Sebelumnya Yuyun juga menyebut telah mendapat informasi dari Bea Cukai terkait pemeriksaan tiga peti kemas berisi limbah plastik di Pelabuhan Belawan. Bea Cukai juga telah meminta KLHK memeriksa kontaminan limbah tersebut. Hasil pemeriksaan Bea Cukai menunjukkan, surat-surat izin impor hingga rekomendasi tiga peti kemas tersebut dari Kementerian Perindustrian telah memenuhi unsur kelengkapan.
Kepala Divisi Pengendalian Pencemaran dan Kerusakan Lingkungan Lembaga Kajian Lingkungan Hidup Indonesia (ICEL) Fajri Fadhillah mengatakan, Konvensi Basel mendorong agar negara-negara anggota dapat meratifikasi amandemen terkait ketentuan limbah plastik dan perdagangannya. Indonesia tercatat telah meratifikasi Konvensi Basel ke dalam peraturan presiden ataupun aturan turunannya.
Salah satu aturan ratifikasi Konvensi Basel adalah Peraturan Presiden Nomor 47/2005 tentang Pengesahan Amandemen atas Konvensi Basel tentang Pengawasan Perpindahan Lintas Batas Limbah Berbahaya dan Pembuangannya.

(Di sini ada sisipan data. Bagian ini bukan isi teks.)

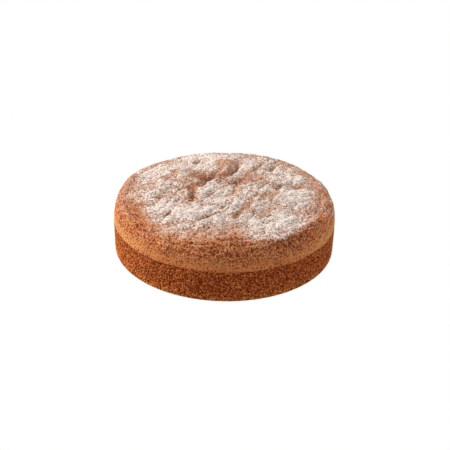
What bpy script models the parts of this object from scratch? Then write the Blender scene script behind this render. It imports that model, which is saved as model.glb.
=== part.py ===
"""A round vanilla sponge cake, baked in a tin and turned out whole, in metres with +Z up.

The cake stands on its flat base, centred on the origin. Its side is upright up to the line where the
baking paper ended. Above that line it bulges into a soft shoulder, and the top is a low dome whose
thin crust has sunk and wrinkled into creases, hollows and puffs.
"""

from collections import namedtuple
from math import atan2, cos, floor, hypot, pi, radians, sin

import bmesh
import bpy
import numpy as np
from mathutils import Matrix, Vector, noise

# Driving dimensions
DIAMETER = 0.220
PAPER_LINE = 0.030
SHOULDER_TOP = 0.054
SHOULDER_WIDTH = 0.012
SHOULDER_POWER = 0.93
DOME_RISE = 0.0035
FOOT_ROUNDING = 0.0025

# How the surface wanders from the plain turned shape
WRINKLE_LENGTH = 0.017
WRINKLE_WIDTH = 0.0085
WRINKLE_HEIGHT = 0.0007
WRINKLE_TURN = radians(62)
SWELL_SIZE = 0.045
SWELL_HEIGHT = 0.0009
SIDE_LUMP_SIZE = 0.022
SIDE_LUMP_HEIGHT = 0.0004

# Rings of triangles between the middle of the top and the foot
RINGS = 40
HEXAGON_SIDES = 6
CURVE_POINTS = 48
CREASE_POINTS = 9

RADIUS = DIAMETER / 2
TOP_RADIUS = RADIUS - SHOULDER_WIDTH

# A crease runs from near to far. The crust on its right-hand side has ridden up into a lip.
Crease = namedtuple("Crease", "near middle far width depth lip")
CREASES = (
    Crease((-0.029, 0.000), (-0.020, 0.013), (-0.007, 0.033), 0.0065, 0.0038, 0.0015),
    Crease((-0.034, -0.028), (-0.031, -0.014), (-0.035, 0.005), 0.0045, 0.0026, 0.0012),
    Crease((0.001, 0.031), (0.005, 0.046), (0.012, 0.067), 0.0060, 0.0024, 0.0006),
    Crease((0.004, 0.013), (0.014, 0.016), (0.021, 0.028), 0.0050, 0.0022, 0.0009),
    Crease((0.030, 0.047), (0.036, 0.064), (0.050, 0.077), 0.0045, 0.0017, 0.0010),
    Crease((0.039, 0.037), (0.045, 0.050), (0.054, 0.058), 0.0045, 0.0016, 0.0008),
    Crease((0.049, -0.010), (0.0535, 0.004), (0.062, 0.014), 0.0045, 0.0027, 0.0013),
    Crease((0.012, -0.012), (0.012, -0.001), (0.014, 0.011), 0.0045, 0.0014, 0.0007),
    Crease((0.036, -0.022), (0.039, -0.010), (0.043, 0.001), 0.0045, 0.0015, 0.0007),
    Crease((0.009, -0.061), (0.017, -0.042), (0.027, -0.016), 0.0050, 0.0024, 0.0011),
    Crease((-0.004, -0.042), (0.002, -0.035), (0.010, -0.026), 0.0045, 0.0015, 0.0008),
    Crease((-0.018, -0.053), (-0.010, -0.050), (-0.002, -0.047), 0.0045, 0.0020, 0.0006),
    Crease((-0.029, -0.066), (-0.020, -0.059), (-0.009, -0.057), 0.0060, 0.0016, 0.0005),
    Crease((0.030, -0.060), (0.037, -0.054), (0.045, -0.052), 0.0045, 0.0014, 0.0008),
    Crease((-0.055, -0.058), (-0.0505, -0.050), (-0.049, -0.042), 0.0045, 0.0020, 0.0010),
    Crease((-0.067, -0.020), (-0.064, -0.015), (-0.060, -0.011), 0.0045, 0.0014, 0.0006),
    Crease((-0.059, -0.001), (-0.050, 0.002), (-0.040, 0.004), 0.0045, 0.0013, 0.0006),
    Crease((-0.031, 0.060), (-0.027, 0.069), (-0.022, 0.077), 0.0045, 0.0014, 0.0008),
    Crease((0.040, -0.097), (0.063, -0.083), (0.081, -0.061), 0.0035, 0.0016, 0.0006),
)

# A puff stands up from the crust and a hollow, with a height below zero, sinks into it.
Swelling = namedtuple("Swelling", "centre half_length half_width turn height")
SWELLINGS = (
    Swelling((-0.022, 0.031), 0.015, 0.010, radians(60), -0.0030),
    Swelling((-0.030, 0.012), 0.010, 0.007, radians(65), -0.0016),
    Swelling((0.021, 0.030), 0.018, 0.011, radians(35), -0.0017),
    Swelling((0.077, 0.013), 0.015, 0.007, radians(0), -0.0012),
    Swelling((0.040, -0.037), 0.010, 0.008, radians(40), -0.0011),
    Swelling((0.007, -0.073), 0.010, 0.009, radians(90), -0.0009),
    Swelling((-0.003, 0.060), 0.020, 0.007, radians(80), 0.0018),
    Swelling((-0.020, -0.008), 0.013, 0.011, radians(60), 0.0014),
    Swelling((-0.034, -0.048), 0.016, 0.009, radians(-15), 0.0014),
    Swelling((0.067, -0.005), 0.014, 0.011, radians(20), 0.0015),
    Swelling((0.058, -0.062), 0.019, 0.013, radians(55), 0.0012),
    Swelling((-0.061, -0.030), 0.012, 0.010, radians(0), 0.0010),
    Swelling((0.070, 0.033), 0.012, 0.009, radians(30), 0.0010),
)


def clear_scene():
    """Remove whatever the scene holds."""
    for old in list(bpy.data.objects):
        bpy.data.objects.remove(old, do_unlink=True)


def smooth_step(low, high, value):
    """Rise softly from 0 at low to 1 at high."""
    t = min(max((value - low) / (high - low), 0.0), 1.0)
    return t * t * (3.0 - 2.0 * t)


def half_profile():
    """Radius, height and distance run from the middle of the top, over the shoulder, to the foot."""
    dome_r = np.linspace(0.0, TOP_RADIUS, CURVE_POINTS)
    dome_z = SHOULDER_TOP + DOME_RISE * (1.0 - (dome_r / TOP_RADIUS) ** 2)
    turn = np.linspace(pi / 2, 0.0, CURVE_POINTS)[1:]
    shoulder_r = TOP_RADIUS + SHOULDER_WIDTH * np.abs(np.cos(turn)) ** SHOULDER_POWER
    shoulder_z = PAPER_LINE + (SHOULDER_TOP - PAPER_LINE) * np.abs(np.sin(turn)) ** SHOULDER_POWER
    foot = np.linspace(0.0, pi / 2, CURVE_POINTS)
    foot_r = RADIUS - FOOT_ROUNDING * (1.0 - np.cos(foot))
    foot_z = FOOT_ROUNDING * (1.0 - np.sin(foot))
    r = np.concatenate((dome_r, shoulder_r, foot_r))
    z = np.concatenate((dome_z, shoulder_z, foot_z))
    run = np.concatenate(((0.0,), np.cumsum(np.hypot(np.diff(r), np.diff(z)))))
    return r, z, run


def crease_path(crease):
    """Points along the parabola through a crease's three places."""
    t = np.linspace(0.0, 1.0, CREASE_POINTS)[:, None]
    near, middle, far = (np.array(place) for place in (crease.near, crease.middle, crease.far))
    return near * (1 - t) * (1 - 2 * t) + middle * 4 * t * (1 - t) + far * t * (2 * t - 1)


def crease_height(crease, path, x, y):
    """Height of the crust near one crease: a steep lit lip on its right, a long slope on its left."""
    start, step = path[:-1], np.diff(path, axis=0)
    away = np.array((x, y)) - start
    length = np.einsum("ij,ij->i", step, step)
    along = np.clip(np.einsum("ij,ij->i", away, step) / length, 0.0, 1.0)
    gap = away - along[:, None] * step
    distance = np.hypot(gap[:, 0], gap[:, 1])
    nearest = int(np.argmin(distance))
    across = step[nearest, 1] * away[nearest, 0] - step[nearest, 0] * away[nearest, 1]
    side = distance[nearest] if across > 0 else -distance[nearest]
    strength = sin(pi * (nearest + along[nearest]) / len(start)) ** 0.6
    spread = crease.width * (0.55 if side > 0 else 1.0)
    cut = crease.depth * np.exp(-((side / spread) ** 2))
    lip = crease.lip * np.exp(-(((side - crease.width) / (0.8 * crease.width)) ** 2))
    return strength * (lip - cut)


def swelling_height(swelling, x, y):
    """Height that one puff or hollow adds, as a soft oval bump."""
    away_x, away_y = x - swelling.centre[0], y - swelling.centre[1]
    c, s = cos(swelling.turn), sin(swelling.turn)
    u = (away_x * c + away_y * s) / swelling.half_length
    v = (away_y * c - away_x * s) / swelling.half_width
    return swelling.height * np.exp(-(u * u + v * v))


def wrinkle_height(x, y):
    """Fine diagonal wrinkles of the crust on broad low swells."""
    c, s = cos(WRINKLE_TURN), sin(WRINKLE_TURN)
    along, across = x * c + y * s, y * c - x * s
    wrinkle = noise.noise(Vector((along / WRINKLE_LENGTH, across / WRINKLE_WIDTH, 0.0)))
    swell = noise.noise(Vector((x / SWELL_SIZE, y / SWELL_SIZE, 3.0)))
    return WRINKLE_HEIGHT * wrinkle + SWELL_HEIGHT * swell


def top_relief(x, y, paths):
    """Everything that the top crust adds to the plain dome at one place."""
    creases = sum(crease_height(crease, path, x, y) for crease, path in zip(CREASES, paths))
    swellings = sum(swelling_height(swelling, x, y) for swelling in SWELLINGS)
    return creases + swellings + wrinkle_height(x, y)


def side_relief(place):
    """Slow lumps of the side and shoulder, none at the flat base."""
    lump = noise.noise(place / SIDE_LUMP_SIZE)
    return SIDE_LUMP_HEIGHT * lump * smooth_step(0.0, 2 * FOOT_ROUNDING, place.z)


def place_on_cake(spot, profile, paths):
    """Wrap a point of the flat unit hexagon round the cake, from the middle of the top to the foot."""
    sector_angle = 2 * pi / HEXAGON_SIDES
    angle = atan2(spot.y, spot.x) % (2 * pi)
    sector = floor(angle / sector_angle)
    turn = angle - sector * sector_angle
    share = sin(turn) / (sin(turn) + sin(sector_angle - turn))
    reach = hypot(spot.x, spot.y) * cos(turn - sector_angle / 2) / cos(sector_angle / 2)
    around = (sector + share) * sector_angle

    r_points, z_points, run_points = profile
    run = reach * run_points[-1]
    step = run_points[-1] / RINGS / 2
    r, z = np.interp(run, run_points, r_points), np.interp(run, run_points, z_points)
    slope_r = np.interp(run + step, run_points, r_points) - np.interp(run - step, run_points, r_points)
    slope_z = np.interp(run - step, run_points, z_points) - np.interp(run + step, run_points, z_points)
    outward = Vector((slope_z * cos(around), slope_z * sin(around), slope_r)).normalized()

    place = Vector((r * cos(around), r * sin(around), z))
    flatness = smooth_step(0.05, 0.6, outward.z) * smooth_step(PAPER_LINE, SHOULDER_TOP, z)
    relief = flatness * top_relief(place.x, place.y, paths) + side_relief(place)
    return place + outward * relief


def crust_material():
    """Baked golden brown crust, dull all over."""
    material = bpy.data.materials.new("baked_crust")
    material.use_nodes = True
    shader = material.node_tree.nodes["Principled BSDF"]
    shader.inputs["Base Color"].default_value = (0.36, 0.17, 0.08, 1.0)
    shader.inputs["Roughness"].default_value = 0.85
    shader.inputs["Metallic"].default_value = 0.0
    return material


def build_cake():
    """Wrap an evenly divided hexagon over the cake, close its base and make the object."""
    bm = bmesh.new()
    bmesh.ops.create_circle(bm, segments=HEXAGON_SIDES, radius=1.0, cap_ends=True, cap_tris=True)
    corner_on_x = Matrix.Rotation(pi / HEXAGON_SIDES, 3, "Z")
    bmesh.ops.rotate(bm, verts=bm.verts, matrix=corner_on_x)
    bmesh.ops.subdivide_edges(bm, edges=list(bm.edges), cuts=RINGS - 1, use_grid_fill=True)
    profile = half_profile()
    paths = [crease_path(crease) for crease in CREASES]
    for vertex in bm.verts:
        vertex.co = place_on_cake(vertex.co, profile, paths)
    foot = [edge for edge in bm.edges if edge.is_boundary]
    for vertex in {v for edge in foot for v in edge.verts}:
        vertex.co.z = 0.0
    bmesh.ops.contextual_create(bm, geom=foot)
    bmesh.ops.recalc_face_normals(bm, faces=list(bm.faces))
    mesh = bpy.data.meshes.new("cake")
    bm.to_mesh(mesh)
    bm.free()
    mesh.shade_smooth()
    mesh.materials.append(crust_material())
    cake = bpy.data.objects.new("cake", mesh)
    bpy.context.scene.collection.objects.link(cake)


def main():
    clear_scene()
    build_cake()


main()
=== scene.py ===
"""Looks of a whole vanilla sponge cake: a porous brown side, a wrinkled golden crust and icing sugar.

Run as a script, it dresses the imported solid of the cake. Everything is in metres, +Z up, with the
cake's flat base on the floor and -Y towards the camera.
"""

from collections import namedtuple
from math import cos, pi, radians, sin

import bpy
import numpy as np
from bpy.props import FloatProperty, FloatVectorProperty, IntProperty, PointerProperty
from bpy.types import Operator, Panel, PropertyGroup
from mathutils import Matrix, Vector, noise


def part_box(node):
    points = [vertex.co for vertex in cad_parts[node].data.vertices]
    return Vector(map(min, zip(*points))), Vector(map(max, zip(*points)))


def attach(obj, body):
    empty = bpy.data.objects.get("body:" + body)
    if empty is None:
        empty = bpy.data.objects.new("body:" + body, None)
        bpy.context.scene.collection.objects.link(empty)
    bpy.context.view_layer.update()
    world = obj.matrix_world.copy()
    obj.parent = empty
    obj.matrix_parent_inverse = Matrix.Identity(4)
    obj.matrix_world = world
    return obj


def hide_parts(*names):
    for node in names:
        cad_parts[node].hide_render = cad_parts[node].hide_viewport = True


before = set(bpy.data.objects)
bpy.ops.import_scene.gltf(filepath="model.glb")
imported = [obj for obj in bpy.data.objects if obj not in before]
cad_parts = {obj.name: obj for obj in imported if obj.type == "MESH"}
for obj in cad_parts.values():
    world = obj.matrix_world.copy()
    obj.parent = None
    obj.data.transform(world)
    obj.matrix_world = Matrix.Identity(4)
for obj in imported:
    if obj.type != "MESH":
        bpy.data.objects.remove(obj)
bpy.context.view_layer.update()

bl_info = {
    "name": "Sugared Sponge Cake",
    "version": (1, 0, 0),
    "blender": (4, 5, 0),
    "location": "3D View > Sidebar > Cake",
    "description": "Builds the crumb side, dusted crust, icing sugar, crumbs and studio of a sponge cake",
    "category": "Add Mesh",
}

NODE = "cake"
BODY = "root"
UV_MAP = "OFBake"
CAKE_LOW, CAKE_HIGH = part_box(NODE)
CAKE_RADIUS = round((CAKE_HIGH[0] - CAKE_LOW[0]) / 2, 3)

MM = 0.001
PERCENT = 0.01

# How finely the shapes are divided. A disc has six sectors, and each ring has one more step in each.
SECTORS = 6
CURVE_POINTS = 64
CREASE_POINTS = 13
SIDE_ROWS = 58

Crease = namedtuple("Crease", "near middle far width depth lip")
Oval = namedtuple("Oval", "centre half_length half_width turn amount")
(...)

Namun, amandemen Konvensi Basel pada 2019 lalu khususnya yang mengatur perdagangan limbah plastik antara negara anggota dan non-anggota.
”Apabila ada warga negara atau korporasi yang melakukan perpindahan limbah yang diatur di Konvensi Basel itu harus dianggap sebagai perpindahan yang ilegal dan tindak kriminal. Di Indonesia juga sudah masuk ketentuan pidana dalam Undang-Undang Pengelolaan Sampah serta Undang-Undang Perlindungan dan Pengelolaan Lingkungan Hidup,” ucapnya.
Menurut Fajri, ketentuan perdagangan limbah plastik di dalam negeri, khususnya pada level peraturan menteri mengalami perubahan yang cukup cepat. Hal ini dinilai Fajri akan menjadi tantangan tersendiri bagi para pengawas atau petugas di pelabuhan memahami peraturan yang kerap berubah. Bahkan, tidak menutup kemungkinan perdagangan limbah ilegal bisa lolos di pintu masuk pebuhan dengan petugas yang lalai.
Hingga kini, para pejabat KLHK tidak kunjung memberikan respons untuk menanggapi kasus limbah plastik di Pelabuhan Belawan ini. Focal point Indonesia untuk Konvensi Basel yaitu Direktur Jenderal Pengelolaan Sampah, Limbah, dan Bahan Beracun dan Berbahaya KLHK Rosa Vivien Ratnawati tak bisa dikontak.